B) ERRADO- Vou dar-te a última prova de amizade... É impossível mais tolerar a vida por tua causa; deixando eu de existir, você deixa de sofrer. - "VOU DAR-TE- é a pessoa que se suicidou (a mulher pobre, trabalhadeira) que está falando na carta de suicídio, se direcionando para sua vizinha (a tal mocinha de 16 anos).

C) ERRADO- Você é uma mocinha de dezesseis anos, vizinha, dizem que bonita, amiga da morta. (3° parágrafo) - Remete muito a resposta da LETRA B, pois é a pessoa que se suicidou falando com sua vizinha.

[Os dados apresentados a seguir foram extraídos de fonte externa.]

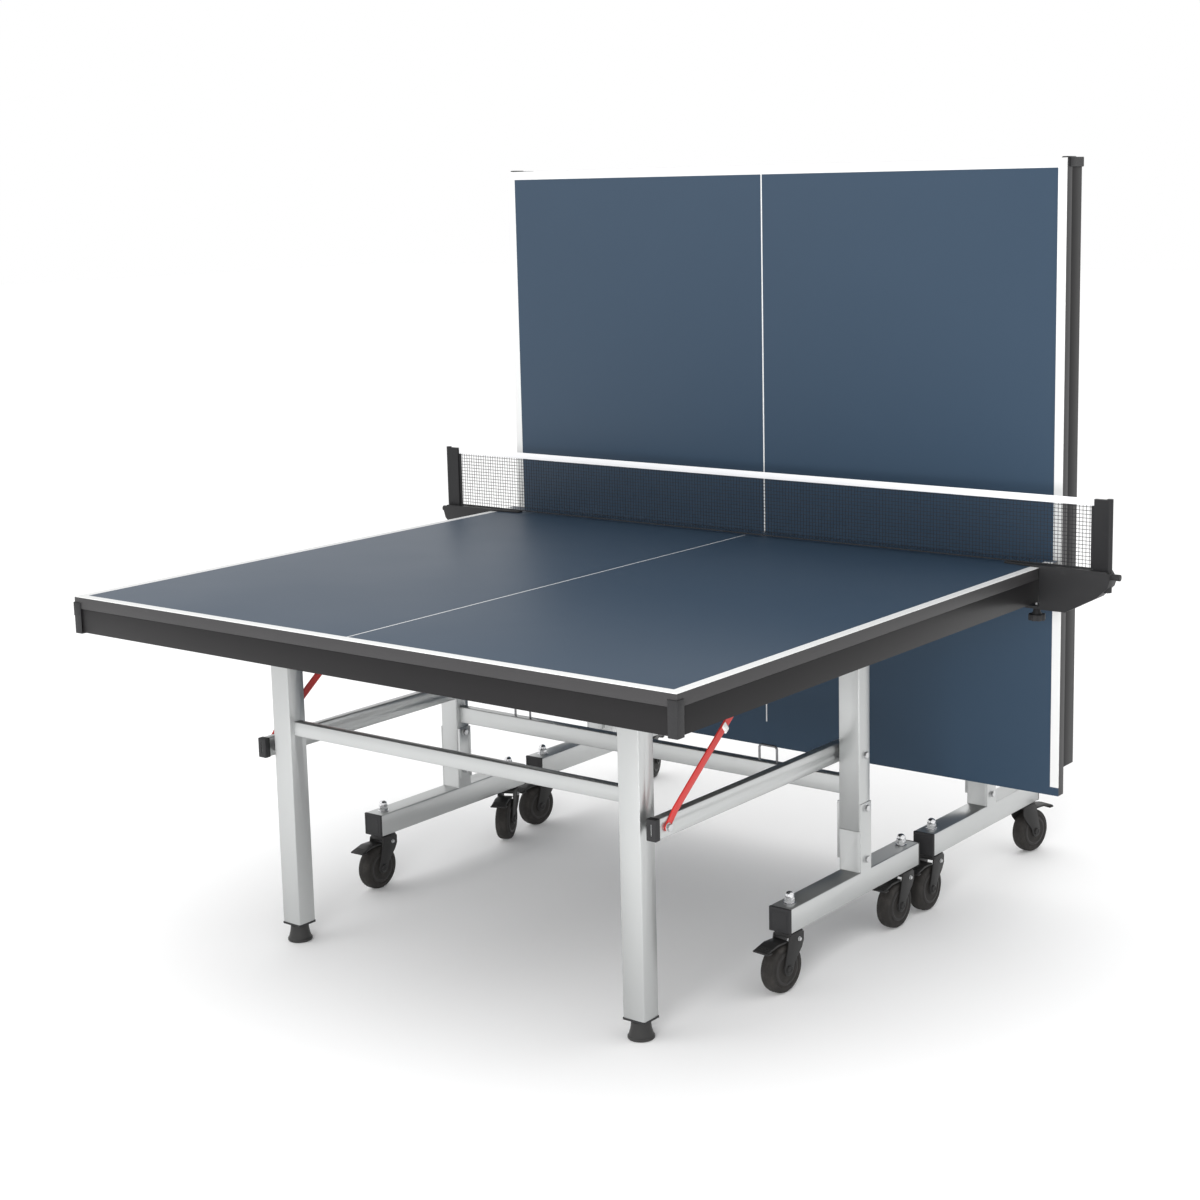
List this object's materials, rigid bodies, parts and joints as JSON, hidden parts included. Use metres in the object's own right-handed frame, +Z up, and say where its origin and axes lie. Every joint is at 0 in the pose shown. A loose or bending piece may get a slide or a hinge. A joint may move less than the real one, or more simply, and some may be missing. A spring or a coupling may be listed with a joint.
{
  "type": "table tennis table",
  "caption": "Folding table-tennis table on two wheeled frames, near half down for play, far half upright, with clamped net and posts.",
  "frame": {"origin": "on the floor, under the centre of the bounding box, the hanging net cord left out", "axes": "+X along the net to the right seen from the near end, +Y from the near half to the far half, +Z up"},
  "size_m": [1.876, 1.7396, 1.608],
  "materials": {
    "table_blue": "matt roller-coated wood board",
    "apron_black": "satin black powder coat",
    "frame_silver": "silver-grey powder coat",
    "moulded_black": "moulded, satin",
    "tread_black": "matt tread on a moulded hub",
    "lever_red": "gloss red paint",
    "net_black": "knotless mesh with a white tape",
    "cord_white": "braided cord"
  },
  "bodies": {
    "near_chassis": {"near_t_frame_left": "frame_silver", "near_t_frame_right": "frame_silver", "near_crossbar": "frame_silver"},
    "near_top": {"near_tabletop": "table_blue", "near_apron_frame": "apron_black", "near_corner_guard_left": "moulded_black", "near_corner_guard_right": "moulded_black", "net_bracket_left": "moulded_black", "net_bracket_right": "moulded_black", "net_post_left": "moulded_black", "net_post_right": "moulded_black", "net_mesh": "net_black", "net_cord": "cord_white"},
    "near_legs": {"near_leg_frame": "frame_silver"},
    "near_link_left": {"near_link_left": "frame_silver"},
    "near_lever_left": {"near_lever_left": "lever_red"},
    "near_foot_left": {"near_foot_left": "moulded_black"},
    "near_link_right": {"near_link_right": "frame_silver"},
    "near_lever_right": {"near_lever_right": "lever_red"},
    "near_foot_right": {"near_foot_right": "moulded_black"},
    "near_fork_outer_left": {"near_fork_outer_left": "moulded_black"},
    "near_wheel_outer_left": {"near_wheel_outer_left": "tread_black"},
    "near_pedal_outer_left": {"near_pedal_outer_left": "moulded_black"},
    "near_fork_outer_right": {"near_fork_outer_right": "moulded_black"},
    "near_wheel_outer_right": {"near_wheel_outer_right": "tread_black"},
    "near_pedal_outer_right": {"near_pedal_outer_right": "moulded_black"},
    "near_fork_inner_left": {"near_fork_inner_left": "moulded_black"},
    "near_wheel_inner_left": {"near_wheel_inner_left": "tread_black"},
    "near_pedal_inner_left": {"near_pedal_inner_left": "moulded_black"},
    "near_fork_inner_right": {"near_fork_inner_right": "moulded_black"},
    "near_wheel_inner_right": {"near_wheel_inner_right": "tread_black"},
    "near_pedal_inner_right": {"near_pedal_inner_right": "moulded_black"},
    "far_chassis": {"far_t_frame_left": "frame_silver", "far_t_frame_right": "frame_silver", "far_crossbar": "frame_silver"},
    "far_top": {"far_tabletop": "table_blue", "far_apron_frame": "apron_black", "far_corner_guard_left": "moulded_black", "far_corner_guard_right": "moulded_black"},
    "far_legs": {"far_leg_frame": "frame_silver"},
    "far_link_left": {"far_link_left": "frame_silver"},
    "far_lever_left": {"far_lever_left": "lever_red"},
    "far_foot_left": {"far_foot_left": "moulded_black"},
    "far_link_right": {"far_link_right": "frame_silver"},
    "far_lever_right": {"far_lever_right": "lever_red"},
    "far_foot_right": {"far_foot_right": "moulded_black"},
    "far_fork_outer_left": {"far_fork_outer_left": "moulded_black"},
    "far_wheel_outer_left": {"far_wheel_outer_left": "tread_black"},
    "far_pedal_outer_left": {"far_pedal_outer_left": "moulded_black"},
    "far_fork_outer_right": {"far_fork_outer_right": "moulded_black"},
    "far_wheel_outer_right": {"far_wheel_outer_right": "tread_black"},
    "far_pedal_outer_right": {"far_pedal_outer_right": "moulded_black"},
    "far_fork_inner_left": {"far_fork_inner_left": "moulded_black"},
    "far_wheel_inner_left": {"far_wheel_inner_left": "tread_black"},
    "far_pedal_inner_left": {"far_pedal_inner_left": "moulded_black"},
    "far_fork_inner_right": {"far_fork_inner_right": "moulded_black"},
    "far_wheel_inner_right": {"far_wheel_inner_right": "tread_black"},
    "far_pedal_inner_right": {"far_pedal_inner_right": "moulded_black"},
    "clamp_left": {"net_clamp_left": "moulded_black"},
    "clamp_right": {"net_clamp_right": "moulded_black"}
  },
  "joints": [
    {"name": "near_fold", "type": "hinge", "parent": "near_chassis", "child": "near_top", "pos_m": [0, 0.02623, 0.712], "axis": [-1, 0, 0], "range_deg": [0, 90]},
    {"name": "near_leg_pivot", "type": "hinge", "parent": "near_top", "child": "near_legs", "pos_m": [0, -0.57677, 0.712], "axis": [-1, 0, 0], "range_deg": [-90, 0]},
    {"name": "near_link_pivot_left", "type": "hinge", "parent": "near_chassis", "child": "near_link_left", "pos_m": [-0.51, 0.02623, 0.418], "axis": [-1, 0, 0], "range_deg": [0, 90]},
    {"name": "near_lever_pivot_left", "type": "hinge", "parent": "near_link_left", "child": "near_lever_left", "pos_m": [-0.522, -0.57677, 0.418], "axis": [-1, 0, 0], "range_deg": [0, 46.01]},
    {"name": "near_foot_thread_left", "type": "slide", "parent": "near_legs", "child": "near_foot_left", "axis": [0, 0, 1], "range_m": [-0.012, 0]},
    {"name": "near_link_pivot_right", "type": "hinge", "parent": "near_chassis", "child": "near_link_right", "pos_m": [0.51, 0.02623, 0.418], "axis": [-1, 0, 0], "range_deg": [0, 90]},
    {"name": "near_lever_pivot_right", "type": "hinge", "parent": "near_link_right", "child": "near_lever_right", "pos_m": [0.522, -0.57677, 0.418], "axis": [-1, 0, 0], "range_deg": [0, 46.01]},
    {"name": "near_foot_thread_right", "type": "slide", "parent": "near_legs", "child": "near_foot_right", "axis": [0, 0, 1], "range_m": [-0.012, 0]},
    {"name": "near_swivel_outer_left", "type": "hinge", "parent": "near_chassis", "child": "near_fork_outer_left", "pos_m": [-0.551, -0.22177, 0.124], "axis": [0, 0, 1], "continuous": true},
    {"name": "near_axle_outer_left", "type": "hinge", "parent": "near_fork_outer_left", "child": "near_wheel_outer_left", "pos_m": [-0.55002, -0.24976, 0.05], "axis": [0.9994, 0.0349, 0], "continuous": true},
    {"name": "near_brake_outer_left", "type": "hinge", "parent": "near_fork_outer_left", "child": "near_pedal_outer_left", "pos_m": [-0.54995, -0.25175, 0.106], "axis": [0.9994, 0.0349, 0], "range_deg": [0, 8]},
    {"name": "near_swivel_outer_right", "type": "hinge", "parent": "near_chassis", "child": "near_fork_outer_right", "pos_m": [0.551, -0.22177, 0.124], "axis": [0, 0, 1], "continuous": true},
    {"name": "near_axle_outer_right", "type": "hinge", "parent": "near_fork_outer_right", "child": "near_wheel_outer_right", "pos_m": [0.54856, -0.24966, 0.05], "axis": [0.9962, -0.0872, 0], "continuous": true},
    {"name": "near_brake_outer_right", "type": "hinge", "parent": "near_fork_outer_right", "child": "near_pedal_outer_right", "pos_m": [0.54839, -0.25166, 0.106], "axis": [0.9962, -0.0872, 0], "range_deg": [0, 8]},
    {"name": "near_swivel_inner_left", "type": "hinge", "parent": "near_chassis", "child": "near_fork_inner_left", "pos_m": [-0.551, 0.21123, 0.124], "axis": [0, 0, 1], "range_deg": [-114, 66]},
    {"name": "near_axle_inner_left", "type": "hinge", "parent": "near_fork_inner_left", "child": "near_wheel_inner_left", "pos_m": [-0.53961, 0.18565, 0.05], "axis": [0.9135, 0.4067, 0], "continuous": true},
    {"name": "near_brake_inner_left", "type": "hinge", "parent": "near_fork_inner_left", "child": "near_pedal_inner_left", "pos_m": [-0.5388, 0.18382, 0.106], "axis": [0.9135, 0.4067, 0], "range_deg": [0, 8]},
    {"name": "near_swivel_inner_right", "type": "hinge", "parent": "near_chassis", "child": "near_fork_inner_right", "pos_m": [0.551, 0.21123, 0.124], "axis": [0, 0, 1], "range_deg": [-88, 92]},
    {"name": "near_axle_inner_right", "type": "hinge", "parent": "near_fork_inner_right", "child": "near_wheel_inner_right", "pos_m": [0.55002, 0.18324, 0.05], "axis": [0.9994, -0.0349, 0], "continuous": true},
    {"name": "near_brake_inner_right", "type": "hinge", "parent": "near_fork_inner_right", "child": "near_pedal_inner_right", "pos_m": [0.54995, 0.18125, 0.106], "axis": [0.9994, -0.0349, 0], "range_deg": [0, 8]},
    {"name": "far_roll", "type": "slide", "parent": "near_chassis", "child": "far_chassis", "axis": [0, 1, 0], "range_m": [0, 0.4281]},
    {"name": "far_fold", "type": "hinge", "parent": "far_chassis", "child": "far_top", "pos_m": [0, 0.57223, 0.712], "axis": [-1, 0, 0], "range_deg": [0, 90]},
    {"name": "far_leg_pivot", "type": "hinge", "parent": "far_top", "child": "far_legs", "pos_m": [0, 0.57223, 1.315], "axis": [-1, 0, 0], "range_deg": [-90, 0]},
    {"name": "far_link_pivot_left", "type": "hinge", "parent": "far_chassis", "child": "far_link_left", "pos_m": [-0.51, 0.57223, 0.418], "axis": [-1, 0, 0], "range_deg": [0, 90]},
    {"name": "far_lever_pivot_left", "type": "hinge", "parent": "far_link_left", "child": "far_lever_left", "pos_m": [-0.522, 0.57223, 1.021], "axis": [-1, 0, 0], "range_deg": [0, 46.01]},
    {"name": "far_foot_thread_left", "type": "slide", "parent": "far_legs", "child": "far_foot_left", "axis": [0, 0, 1], "range_m": [-0.012, 0]},
    {"name": "far_link_pivot_right", "type": "hinge", "parent": "far_chassis", "child": "far_link_right", "pos_m": [0.51, 0.57223, 0.418], "axis": [-1, 0, 0], "range_deg": [0, 90]},
    {"name": "far_lever_pivot_right", "type": "hinge", "parent": "far_link_right", "child": "far_lever_right", "pos_m": [0.522, 0.57223, 1.021], "axis": [-1, 0, 0], "range_deg": [0, 46.01]},
    {"name": "far_foot_thread_right", "type": "slide", "parent": "far_legs", "child": "far_foot_right", "axis": [0, 0, 1], "range_m": [-0.012, 0]},
    {"name": "far_swivel_outer_left", "type": "hinge", "parent": "far_chassis", "child": "far_fork_outer_left", "pos_m": [-0.551, 0.77523, 0.124], "axis": [0, 0, 1], "continuous": true},
    {"name": "far_axle_outer_left", "type": "hinge", "parent": "far_fork_outer_left", "child": "far_wheel_outer_left", "pos_m": [-0.56058, 0.80154, 0.05], "axis": [-0.9397, -0.342, 0], "continuous": true},
    {"name": "far_brake_outer_left", "type": "hinge", "parent": "far_fork_outer_left", "child": "far_pedal_outer_left", "pos_m": [-0.56126, 0.80342, 0.106], "axis": [-0.9397, -0.342, 0], "range_deg": [0, 8]},
    {"name": "far_swivel_outer_right", "type": "hinge", "parent": "far_chassis", "child": "far_fork_outer_right", "pos_m": [0.551, 0.77523, 0.124], "axis": [0, 0, 1], "continuous": true},
    {"name": "far_axle_outer_right", "type": "hinge", "parent": "far_fork_outer_right", "child": "far_wheel_outer_right", "pos_m": [0.55682, 0.80262, 0.05], "axis": [-0.9781, 0.2079, 0], "continuous": true},
    {"name": "far_brake_outer_right", "type": "hinge", "parent": "far_fork_outer_right", "child": "far_pedal_outer_right", "pos_m": [0.55724, 0.80457, 0.106], "axis": [-0.9781, 0.2079, 0], "range_deg": [0, 8]},
    {"name": "far_swivel_inner_left", "type": "hinge", "parent": "far_chassis", "child": "far_fork_inner_left", "pos_m": [-0.551, 0.34223, 0.124], "axis": [0, 0, 1], "continuous": true},
    {"name": "far_axle_inner_left", "type": "hinge", "parent": "far_fork_inner_left", "child": "far_wheel_inner_left", "pos_m": [-0.55344, 0.31433, 0.05], "axis": [0.9962, -0.0872, 0], "continuous": true},
    {"name": "far_brake_inner_left", "type": "hinge", "parent": "far_fork_inner_left", "child": "far_pedal_inner_left", "pos_m": [-0.55361, 0.31234, 0.106], "axis": [0.9962, -0.0872, 0], "range_deg": [0, 8]},
    {"name": "far_swivel_inner_right", "type": "hinge", "parent": "far_chassis", "child": "far_fork_inner_right", "pos_m": [0.551, 0.34223, 0.124], "axis": [0, 0, 1], "continuous": true},
    {"name": "far_axle_inner_right", "type": "hinge", "parent": "far_fork_inner_right", "child": "far_wheel_inner_right", "pos_m": [0.551, 0.31423, 0.05], "axis": [1, 0, 0], "continuous": true},
    {"name": "far_brake_inner_right", "type": "hinge", "parent": "far_fork_inner_right", "child": "far_pedal_inner_right", "pos_m": [0.551, 0.31223, 0.106], "axis": [1, 0, 0], "range_deg": [0, 8]},
    {"name": "clamp_thread_left", "type": "slide", "parent": "near_top", "child": "clamp_left", "axis": [0, 0, -1], "range_m": [0, 0.008]},
    {"name": "clamp_thread_right", "type": "slide", "parent": "near_top", "child": "clamp_right", "axis": [0, 0, -1], "range_m": [0, 0.008]}
  ],
  "couplings": [
    {"joint": "near_leg_pivot", "follows": "near_fold", "ratio": -1},
    {"joint": "near_link_pivot_left", "follows": "near_fold", "ratio": 1},
    {"joint": "near_lever_pivot_left", "follows": "near_fold", "ratio": 0.51111},
    {"joint": "near_link_pivot_right", "follows": "near_fold", "ratio": 1},
    {"joint": "near_lever_pivot_right", "follows": "near_fold", "ratio": 0.51111},
    {"joint": "far_roll", "follows": "far_fold", "m_per_rad": 0.27247},
    {"joint": "far_leg_pivot", "follows": "far_fold", "ratio": -1},
    {"joint": "far_link_pivot_left", "follows": "far_fold", "ratio": 1},
    {"joint": "far_lever_pivot_left", "follows": "far_fold", "ratio": 0.51111},
    {"joint": "far_link_pivot_right", "follows": "far_fold", "ratio": 1},
    {"joint": "far_lever_pivot_right", "follows": "far_fold", "ratio": 0.51111}
  ]
}
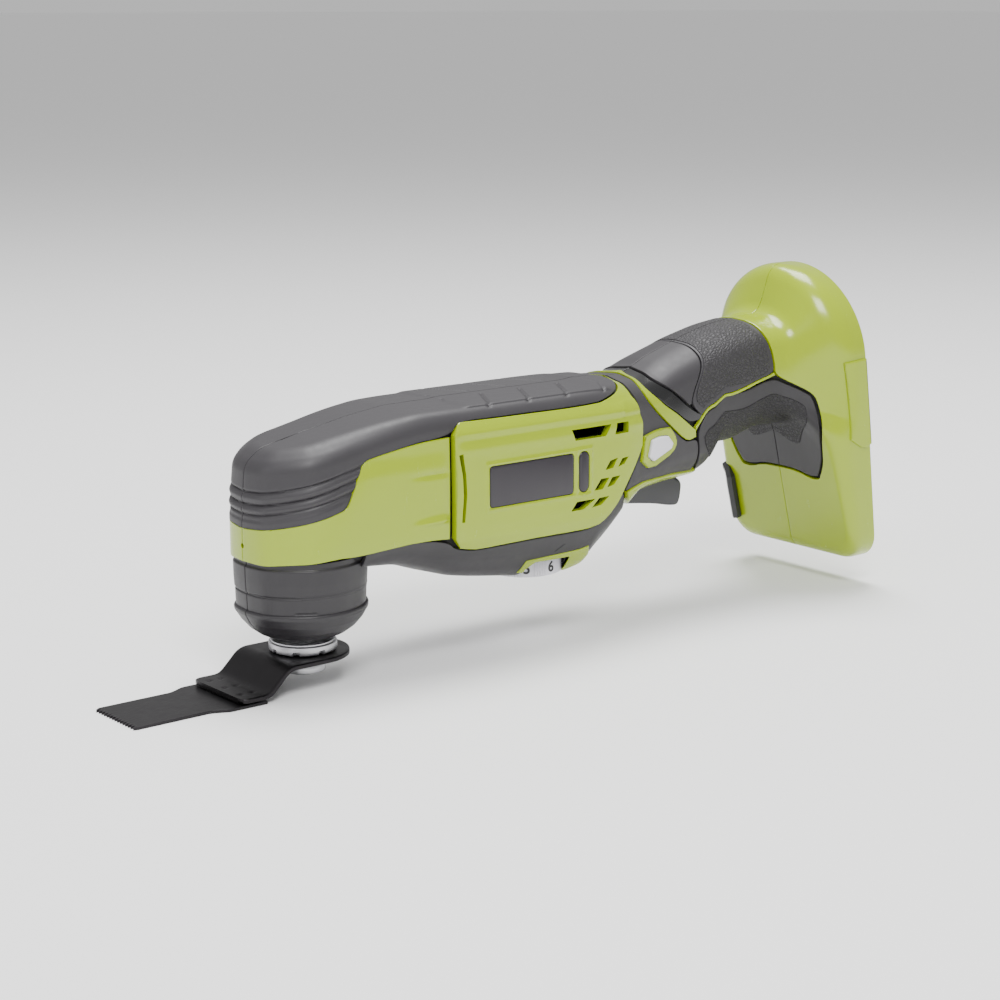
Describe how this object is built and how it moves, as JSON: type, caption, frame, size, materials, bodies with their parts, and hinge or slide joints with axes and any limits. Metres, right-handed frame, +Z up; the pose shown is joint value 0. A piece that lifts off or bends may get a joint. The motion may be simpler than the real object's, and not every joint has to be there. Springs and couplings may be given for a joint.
{
  "type": "oscillating multi-tool",
  "caption": "Handheld cordless oscillating cutter: long body with round head, plunge blade on a cranked bracket, dial, trigger, lock-on button and a rear foot for a slide-in battery.",
  "frame": {"origin": "middle of the base of the bounding box, tool upright with its blade level", "axes": "+X from the blade towards the battery foot, +Y to the tool's right, +Z up along the spindle"},
  "size_m": [0.3604, 0.0773, 0.1408],
  "materials": {
    "green_shell": "gloss",
    "soft_grip": "satin",
    "dark_grip": "satin",
    "plate": "satin",
    "black_plastic": "satin",
    "pale_plastic": "satin",
    "bright_steel": "satin",
    "blade_steel": "dark satin",
    "cast_alloy": "as cast",
    "brass": "bright",
    "copper": "bright",
    "winding": "varnished",
    "magnet": "matt",
    "carbon": "matt",
    "circuit_board": "satin"
  },
  "bodies": {
    "housing": {"housing_left": "green_shell", "housing_right": "green_shell", "top_cap_left": "soft_grip", "top_cap_right": "soft_grip", "boot_left": "dark_grip", "boot_right": "dark_grip", "belly_pad_left": "soft_grip", "belly_pad_right": "soft_grip", "waist_pad_left": "soft_grip", "waist_pad_right": "soft_grip", "handle_grip_left": "soft_grip", "handle_grip_right": "soft_grip", "foot_pad_left": "dark_grip", "foot_pad_right": "dark_grip", "badge_left": "plate", "badge_right": "plate", "side_insert_left": "plate", "side_insert_right": "plate", "housing_screw_1": "bright_steel", "housing_screw_2": "bright_steel", "housing_screw_3": "bright_steel", "housing_screw_4": "bright_steel", "housing_screw_5": "bright_steel", "housing_screw_6": "bright_steel", "hex_key": "black_plastic", "lower_bearing": "bright_steel", "upper_bearing": "bright_steel", "gear_case": "cast_alloy", "gear_case_cover": "cast_alloy", "front_motor_bearing": "bright_steel", "rear_motor_bearing": "bright_steel", "motor_can": "bright_steel", "magnet_lower": "magnet", "magnet_upper": "magnet", "end_bell": "black_plastic", "brush_left": "carbon", "brush_right": "carbon", "speed_board": "circuit_board", "trigger_spring": "bright_steel", "switch_body": "black_plastic", "terminal_block": "black_plastic", "battery_contact_left": "brass", "battery_contact_right": "brass"},
    "spindle": {"spindle": "bright_steel", "arbor_flange": "bright_steel", "fork": "cast_alloy", "blade_bracket": "blade_steel", "blade": "blade_steel", "clamp_washer": "bright_steel", "clamp_screw": "bright_steel"},
    "armature": {"armature_shaft": "bright_steel", "armature_core": "winding", "commutator": "copper", "fan": "black_plastic", "eccentric": "bright_steel", "eccentric_bearing": "bright_steel"},
    "trigger": {"trigger": "black_plastic"},
    "lock_button": {"lock_button": "pale_plastic"},
    "speed_dial": {"speed_dial": "pale_plastic"}
  },
  "joints": [
    {"name": "spindle_swing", "type": "hinge", "parent": "housing", "child": "spindle", "pos_m": [-0.09848, 0, 0.0278], "axis": [0, 0, 1], "range_deg": [-1.6, 1.6]},
    {"name": "motor_spin", "type": "hinge", "parent": "housing", "child": "armature", "pos_m": [-0.00848, 0, 0.0658], "axis": [1, 0, 0], "continuous": true},
    {"name": "trigger_press", "type": "hinge", "parent": "housing", "child": "trigger", "pos_m": [0.05302, 0, 0.0578], "axis": [0, -1, 0], "range_deg": [0, 6], "stiffness_Nm_per_rad": 0.6, "springref_deg": -8.59, "deforming": ["trigger_spring"]},
    {"name": "lock_press", "type": "slide", "parent": "housing", "child": "lock_button", "axis": [0, 1, 0], "range_m": [0, 0.0025], "stiffness_N_per_m": 400, "springref_m": -0.003},
    {"name": "dial_turn", "type": "hinge", "parent": "housing", "child": "speed_dial", "pos_m": [0.00952, 0, 0.0278], "axis": [0, 0, 1], "range_deg": [-190, 0]}
  ]
}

D) ERRADO- Os tempos, desde a antiguidade, têm ouvido suspiros desses, mas não são últimos. (5° parágrafo)- não faz nenhuma direção ao leitor, quanto mais EXPLÍCITA.

E) ERRADO- Ora, conquanto não se achem as vidas perdidas, importa conhecer as causas da perda, quando escapam à ação da lei ou da autoridade. (2° parágrafo)- não faz nenhuma direção ao leitor, quanto mais EXPLÍCITA.

GABARITO: LETRA A

que texto triste!

a) Não sei se te(você) lembras do acontecimento: tais são os casos de sangue destes dias que é natural vir o fastio e ir-se a memória. (2° parágrafo) "obs. solicitasse de forma explicita " ai tá implícito

B) (eu)Vou dar-te(você) a última prova de amizade... É impossível mais tolerar a vida por tua causa; deixando eu de existir, você deixa de sofrer. (3° parágrafo) obs. tá explicito na (B)

"A" foi dada como gabarito, mas tá implícito e não explicito como pede o comando da questão. vai entender.

Machado de Assis é genial! Um verdadeiro ourives das palavras.